▸ **The request**
Stop after the line containing "m behind the": print each line exactly from the first line of the listing up to that point.

▸ **Data section**
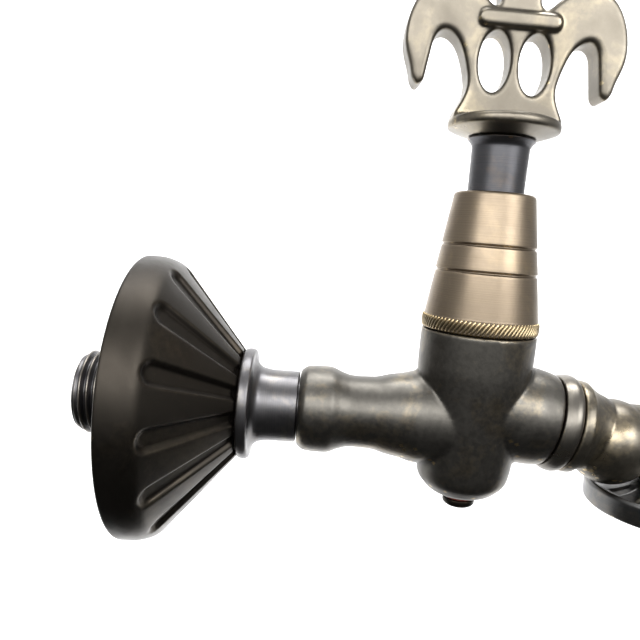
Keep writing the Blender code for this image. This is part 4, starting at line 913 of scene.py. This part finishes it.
def sweep():
    shape = bmesh.new()
    turns = [step * pi / 24 for step in range(1, 13)]
    rise = [(BEND_FROM + SWEEP_R * sin(turn), FLOOR_Z + SWEEP_R * (1 - cos(turn))) for turn in turns]
    line = [(PAPER_FRONT, FLOOR_Z), (BEND_FROM, FLOOR_Z), *rise, (BEND_FROM + SWEEP_R, 3.0)]
    rows = [[shape.verts.new((x, y, z)) for x in (-3.0, 3.2)] for y, z in line]
    for low, high in zip(rows, rows[1:]):
        shape.faces.new((low[0], low[1], high[1], high[0]))
    return to_object("studio_sweep", shape)


floor = sweep()
paper = bpy.data.materials.new("white studio paper, matte")
paper.use_nodes = True
paper_shader = paper.node_tree.nodes["Principled BSDF"]
paper_shader.inputs["Base Color"].default_value = (0.9, 0.9, 0.9, 1.0)
paper_shader.inputs["Roughness"].default_value = 0.9
floor.data.materials.append(paper)
print(f"paper starts {PAPER_FRONT} m behind the tap")


# %% Lights
def softbox(name, place, aim, size, power):
    data = bpy.data.lights.new(name, "AREA")
    data.shape = "RECTANGLE"
    data.size, data.size_y = size
    data.energy = power
    lamp = bpy.data.objects.new(name, data)
    bpy.context.scene.collection.objects.link(lamp)
    place = Vector(place)
    turn = (Vector(aim) - place).to_track_quat("-Z", "Y")
    lamp.matrix_world = Matrix.Translation(place) @ turn.to_matrix().to_4x4()
    return lamp


CENTRE = (0.085, 0.0, 0.03)
softbox("front light", (-0.16, -0.75, 0.44), CENTRE, (1.05, 0.42), 8.5)
softbox("key light", (0.60, -0.62, 0.42), CENTRE, (0.50, 0.40), 6.0)
softbox("top light", (0.05, 0.10, 0.95), CENTRE, (0.9, 0.35), 5.0)
softbox("backdrop light", (0.1, 0.45, 1.3), (0.1, 1.6, 0.3), (1.6, 0.5), 46.0)

world = bpy.data.worlds.new("studio")
bpy.context.scene.world = world
world.use_nodes = True
sky = world.node_tree.nodes["Background"]
sky.inputs["Strength"].default_value = 0.62
way = add(world.node_tree, "ShaderNodeTexCoord").outputs["Generated"]
height = add(world.node_tree, "ShaderNodeSeparateXYZ", links={"Vector": way}).outputs["Z"]
half_height = calc(world.node_tree, "MULTIPLY_ADD", height, 0.5, 0.5)
room = ramp(world.node_tree, half_height, [(0.36, 0.10), (0.60, 1.0)])
world.node_tree.links.new(room, sky.inputs["Color"])
bpy.context.scene.view_settings.view_transform = "Standard"
print("four softboxes, in a room that is pale above and dark below")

▸ **Exercise response**
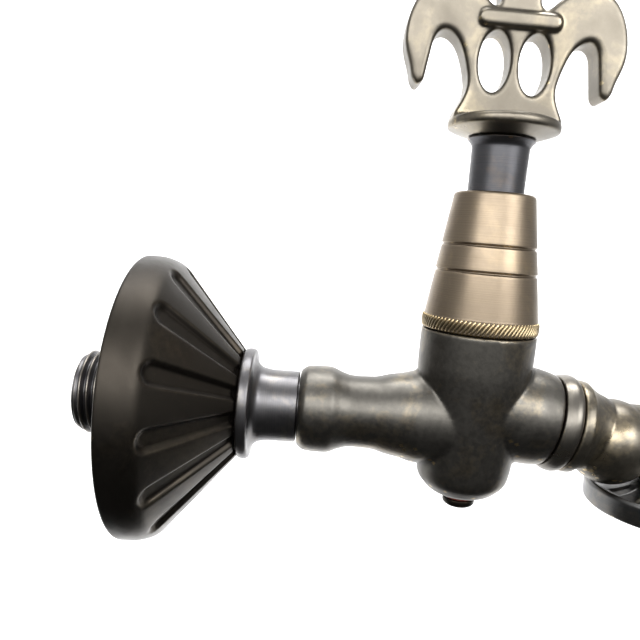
Keep writing the Blender code for this image. This is part 4, starting at line 913 of scene.py. This part finishes it.
def sweep():
    shape = bmesh.new()
    turns = [step * pi / 24 for step in range(1, 13)]
    rise = [(BEND_FROM + SWEEP_R * sin(turn), FLOOR_Z + SWEEP_R * (1 - cos(turn))) for turn in turns]
    line = [(PAPER_FRONT, FLOOR_Z), (BEND_FROM, FLOOR_Z), *rise, (BEND_FROM + SWEEP_R, 3.0)]
    rows = [[shape.verts.new((x, y, z)) for x in (-3.0, 3.2)] for y, z in line]
    for low, high in zip(rows, rows[1:]):
        shape.faces.new((low[0], low[1], high[1], high[0]))
    return to_object("studio_sweep", shape)


floor = sweep()
paper = bpy.data.materials.new("white studio paper, matte")
paper.use_nodes = True
paper_shader = paper.node_tree.nodes["Principled BSDF"]
paper_shader.inputs["Base Color"].default_value = (0.9, 0.9, 0.9, 1.0)
paper_shader.inputs["Roughness"].default_value = 0.9
floor.data.materials.append(paper)
print(f"paper starts {PAPER_FRONT} m behind the tap")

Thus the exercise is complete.